Compare the results of scenarios 1a and 2a1:


In [19]:
compare_scenarios(sc1a, sc2a1)


Compare the results of scenarios 1a and 2a2:


In [20]:
compare_scenarios(sc1a, sc2a2)


Compare the results of scenarios 1b and 2b:


In [21]:
compare_scenarios(sc1b, sc2b)


Conclusions: Scenario 1a has comparable throughput but somewhat better response times than Scenario 2a1. Scenario 1a has somewhat better throughput and response times than Scenario 2a2. Scenario 1b has comparable throughput and a bit less extreme response times than Scenario 2b. In all three comparisons, the cookie-cutter strategy performs better than or comparably to the individualized strategy.

Overall Conclusions

The various simulations show consistently that the cookie-cutter strategy is comparable in performance and throughput (and therefore hardware utilization) to a tuned individualized configuration, and beats an individualized configuration that is not well-tuned for the load mix.
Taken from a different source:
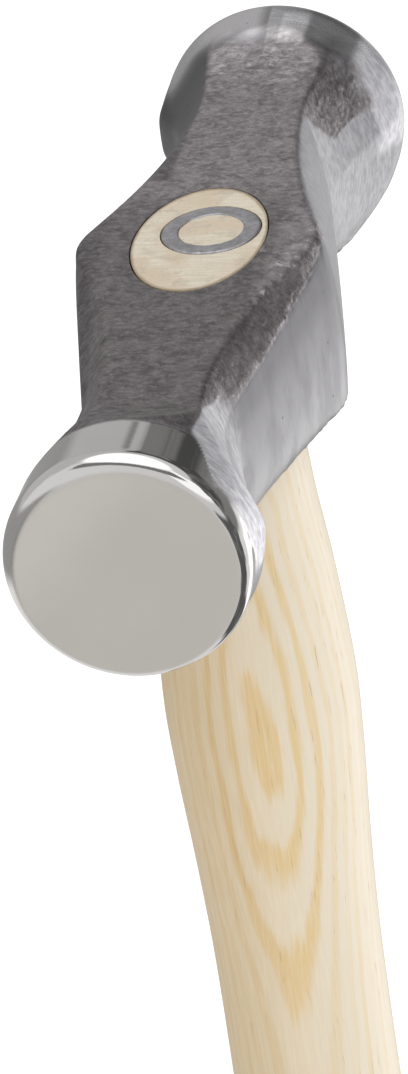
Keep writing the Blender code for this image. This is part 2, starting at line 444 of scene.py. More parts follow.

Cookie-cutter thus proves to be a more robust and stable deployment strategy in many realistic situations, in the face of likely load mix fluctuations, mismatches between forecast average load mixes and actual average load mixes, and mismatches between forecast load mixes and allocated server capacities. However, although not highlighted on the simulation graphs presented, it is a fact (that can be observed in the simulation logs) that response times for svc_2 are better under a well-tuned individualized configuration because then svc_2 requests don't have to share a queue with longer-running svc_1 requests. When that's an important consideration, an individualized deployment strategy could be a more appropriate choice.